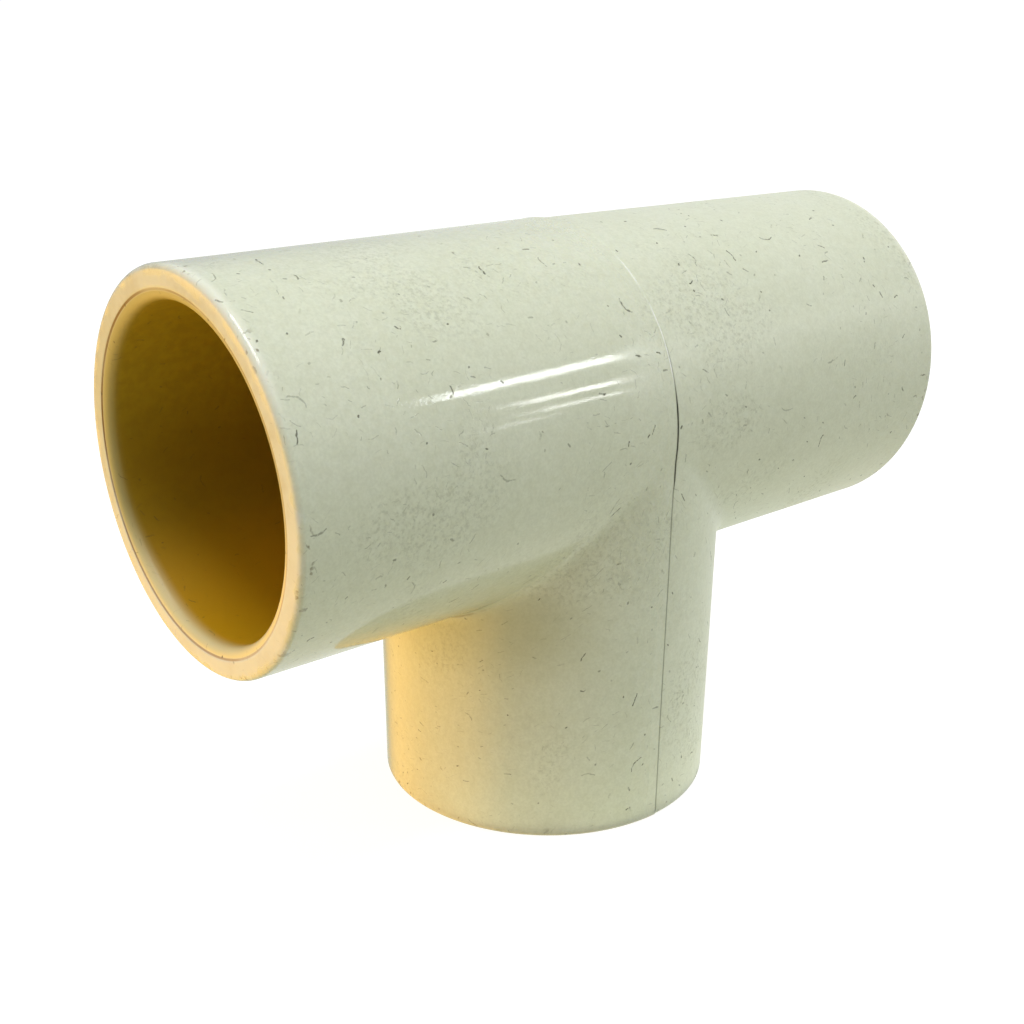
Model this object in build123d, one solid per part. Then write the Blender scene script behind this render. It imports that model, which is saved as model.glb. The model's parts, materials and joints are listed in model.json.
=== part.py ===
from build123d import *

import os

# Equal tee for solvent-welded 3/4 inch pipe (22.2 mm outside): three alike sockets that
# meet in one waterway. It was moulded in a tool that opens along the run, so its parting
# plane stands square to the run, through the branch's axis. The tee is the two half shells
# that meet on that plane, each with one whole run socket and half of the branch socket.
#
# Frame, in millimetres: the run lies along X, the branch points down, and the origin is
# the centre of the branch's end face, so the tee stands on Z = 0.

# Driving dimensions.
centre_to_end = 31.1  # from where the axes cross to each of the three end faces
seam_radius = 13.6  # outside of the run at the parting plane
mould_draft = 0.1  # how much smaller the run's radius is at its ends
socket_radius = 11.15  # a pipe socket, at the middle of its slight taper
socket_depth = 18.0  # from an end face to the pipe stop
waterway_radius = 9.3  # the bore between the pipe stops

# Edges.
outer_edge_round = 0.45  # outside edge of each end face
mouth_round = 0.72  # inside edge of each end face, which leads the pipe in
stop_round = 0.3  # inside edge of each pipe stop
crotch_round = 2.0  # outside, where the run meets the branch

# Parting line.
seam_step = 0.08  # how far the left half stands proud of the right half

end_radius = seam_radius - mould_draft
axis_height = centre_to_end  # the run's axis, above the branch's end face
stop_offset = centre_to_end - socket_depth  # from where the axes cross to a pipe stop
beyond = 4 * centre_to_end  # larger than the tee in every direction


def run_rod(side, extra):
    """Half of the run's outside, as a rod that tapers with the mould's draft.

    side is -1 or 1 along X, and extra is added to the radius at the parting plane only.
    """
    outline = Polyline(
        (0, 0, axis_height),
        (0, 0, axis_height + seam_radius + extra),
        (side * centre_to_end, 0, axis_height + end_radius),
        (side * centre_to_end, 0, axis_height),
        close=True,
    )
    return revolve(make_face(outline), axis=Axis((0, 0, axis_height), (1, 0, 0)))


def half_cylinder(side, radius, bottom, top):
    """The half of an upright cylinder that lies on one side of the parting plane."""
    rod = Pos(0, 0, (bottom + top) / 2) * Cylinder(radius, top - bottom)
    return rod & Pos(side * beyond / 2, 0, 0) * Box(beyond, beyond, beyond)


def run_bore(side, radius, start, end):
    """A bore along the run, between two distances from the parting plane."""
    middle = side * (start + end) / 2
    return Pos(middle, 0, axis_height) * Rot(0, 90, 0) * Cylinder(radius, end - start)


def from_run_axis(point):
    """A point's distance from the run's axis."""
    return (point.Y**2 + (point.Z - axis_height) ** 2) ** 0.5


def from_branch_axis(point):
    """A point's distance from the branch's axis."""
    return (point.X**2 + point.Y**2) ** 0.5


def is_crotch(edge):
    """True for the edge in the corner between the run's outside and the branch's."""
    middle = edge @ 0.5
    on_run = abs(from_run_axis(middle) - seam_radius) < 0.3
    on_branch = abs(from_branch_axis(middle) - end_radius) < 0.3
    return on_run and on_branch and abs(middle.X) > 1


def end_face_edges(body, side, radius):
    """The edges of one radius on the run's end face and on the branch's end face."""

    def has_radius(edge):
        middle = edge @ 0.5
        on_run_end = abs(middle.X - side * centre_to_end) < 0.01
        on_branch_end = abs(middle.Z) < 0.01 and abs(middle.X) > 0.01
        if on_run_end:
            return abs(from_run_axis(middle) - radius) < 0.2
        return on_branch_end and abs(from_branch_axis(middle) - radius) < 0.2

    return body.edges().filter_by(has_radius)


def pipe_stop_edges(body, side):
    """The inside edges of the run's pipe stop and of the branch's."""

    def at_stop(edge):
        middle = edge @ 0.5
        in_run = abs(middle.X - side * stop_offset) < 0.01
        in_branch = abs(middle.Z - socket_depth) < 0.01 and abs(middle.X) > 0.01
        if in_run:
            return abs(from_run_axis(middle) - waterway_radius) < 0.01
        return in_branch and abs(from_branch_axis(middle) - waterway_radius) < 0.01

    return body.edges().filter_by(at_stop)


def half_shell(side, extra):
    """One half of the tee: side is -1 or 1 along X, and it stands extra proud at the seam."""
    body = run_rod(side, extra) + half_cylinder(side, end_radius + extra, 0, axis_height)
    body = fillet(body.edges().filter_by(is_crotch), crotch_round)
    body = fillet(end_face_edges(body, side, end_radius), outer_edge_round)

    body -= run_bore(side, waterway_radius, 0, stop_offset)
    body -= half_cylinder(side, waterway_radius, socket_depth, axis_height)
    body -= run_bore(side, socket_radius, stop_offset, centre_to_end)
    body -= half_cylinder(side, socket_radius, 0, socket_depth)
    body = fillet(pipe_stop_edges(body, side), stop_round)
    return fillet(end_face_edges(body, side, socket_radius), mouth_round)


halves = {
    "left_half_shell": half_shell(-1, seam_step),
    "right_half_shell": half_shell(1, 0),
}

os.makedirs("parts", exist_ok=True)
for name, solid in halves.items():
    export_step(solid, f"parts/{name}.step")
    print(name, round(solid.volume), "mm3", "valid" if solid.is_valid else "NOT VALID")
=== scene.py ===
import json
import math

import bpy
import numpy as np
from mathutils import Matrix, Vector


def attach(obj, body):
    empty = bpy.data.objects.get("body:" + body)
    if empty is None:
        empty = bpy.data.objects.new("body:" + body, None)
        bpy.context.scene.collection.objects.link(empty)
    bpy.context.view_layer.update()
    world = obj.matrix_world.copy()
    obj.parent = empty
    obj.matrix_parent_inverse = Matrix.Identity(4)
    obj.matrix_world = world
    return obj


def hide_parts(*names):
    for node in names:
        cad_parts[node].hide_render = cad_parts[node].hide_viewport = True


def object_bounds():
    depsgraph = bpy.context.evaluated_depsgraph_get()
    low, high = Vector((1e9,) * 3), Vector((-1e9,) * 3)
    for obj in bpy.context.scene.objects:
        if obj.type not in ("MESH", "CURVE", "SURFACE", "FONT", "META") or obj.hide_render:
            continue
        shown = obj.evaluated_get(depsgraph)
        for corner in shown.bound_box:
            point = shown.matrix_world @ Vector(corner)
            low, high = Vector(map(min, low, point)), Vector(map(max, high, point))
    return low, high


# A cream socket tee in close-up. Its two half shells are rebuilt as fine meshes, with the
# parting line, the sockets' lips and the soft crotch as real shapes, and they get one
# aged-plastic material with scratches, fibres and scuffs.
# Lengths are in millimetres until a mesh, a lamp or an object is made, which is in metres.

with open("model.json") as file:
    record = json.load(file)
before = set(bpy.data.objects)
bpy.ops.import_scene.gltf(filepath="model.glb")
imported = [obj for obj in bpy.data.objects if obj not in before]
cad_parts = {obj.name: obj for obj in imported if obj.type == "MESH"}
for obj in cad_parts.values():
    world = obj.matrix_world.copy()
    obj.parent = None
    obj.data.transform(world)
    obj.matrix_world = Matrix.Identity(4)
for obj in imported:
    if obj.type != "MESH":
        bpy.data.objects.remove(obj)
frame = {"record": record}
cad_low, cad_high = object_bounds()

MM = 0.001
degree = math.pi / 180

# ---------------------------------------------------------------- sizes, from the frame
mounts = {m["name"]: m for m in frame["record"]["mounts"]}
axis_height = mounts["run_socket_left"]["pos_m"][2] / MM
socket_radius = mounts["run_socket_left"]["dims"]["r_mm"]
centre_to_end = cad_high.x / MM
seam_radius_left = cad_high.z / MM - axis_height

# Sizes that the frame doesn't give.
seam_step = 0.08  # how far the left half stands proud of the right half
mould_draft = 0.1  # how much smaller the run's radius is at its ends
socket_depth = 18.0
waterway_radius = 9.3
outer_edge_round = 0.45
mouth_round = 0.72
stop_round = 0.3
foot_round = 0.2  # corner at the foot of a socket
corner_round = 0.9  # the crotch's blend below the run, seen from the front
front_round = 3.0  # the same blend where it runs out at the parting line
inner_crotch_round = 0.4
socket_taper = 0.07  # the socket is this much wider at its mouth and narrower at its stop
lip_drop = 0.045  # how far the inner lip stands back from the flat rim
lip_ledge = 0.06  # width of the step from the flat rim down to the lip
settle_in = 0.006  # keeps the waviness and the seam's lip inside the nominal shape

seam_radius_right = seam_radius_left - seam_step
end_radius = seam_radius_right - mould_draft
stop_offset = centre_to_end - socket_depth
arm_reach = centre_to_end - outer_edge_round  # where an arm's outside starts to round off

# ---------------------------------------------------------------- grid of one half shell
OUTSIDE, OUTER_EDGE, RIM, LIP, SOCKET, STOP, WATERWAY = range(7)  # zones of the wall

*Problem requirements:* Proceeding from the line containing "body -= run_bore(side, waterway_radius, 0, stop_offset)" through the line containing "depsgraph = bpy.context.evaluated_depsgraph_get()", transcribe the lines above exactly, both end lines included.

*Solved exercise:*
    body -= run_bore(side, waterway_radius, 0, stop_offset)
    body -= half_cylinder(side, waterway_radius, socket_depth, axis_height)
    body -= run_bore(side, socket_radius, stop_offset, centre_to_end)
    body -= half_cylinder(side, socket_radius, 0, socket_depth)
    body = fillet(pipe_stop_edges(body, side), stop_round)
    return fillet(end_face_edges(body, side, socket_radius), mouth_round)


halves = {
    "left_half_shell": half_shell(-1, seam_step),
    "right_half_shell": half_shell(1, 0),
}

os.makedirs("parts", exist_ok=True)
for name, solid in halves.items():
    export_step(solid, f"parts/{name}.step")
    print(name, round(solid.volume), "mm3", "valid" if solid.is_valid else "NOT VALID")
=== scene.py ===
import json
import math

import bpy
import numpy as np
from mathutils import Matrix, Vector


def attach(obj, body):
    empty = bpy.data.objects.get("body:" + body)
    if empty is None:
        empty = bpy.data.objects.new("body:" + body, None)
        bpy.context.scene.collection.objects.link(empty)
    bpy.context.view_layer.update()
    world = obj.matrix_world.copy()
    obj.parent = empty
    obj.matrix_parent_inverse = Matrix.Identity(4)
    obj.matrix_world = world
    return obj


def hide_parts(*names):
    for node in names:
        cad_parts[node].hide_render = cad_parts[node].hide_viewport = True


def object_bounds():
    depsgraph = bpy.context.evaluated_depsgraph_get()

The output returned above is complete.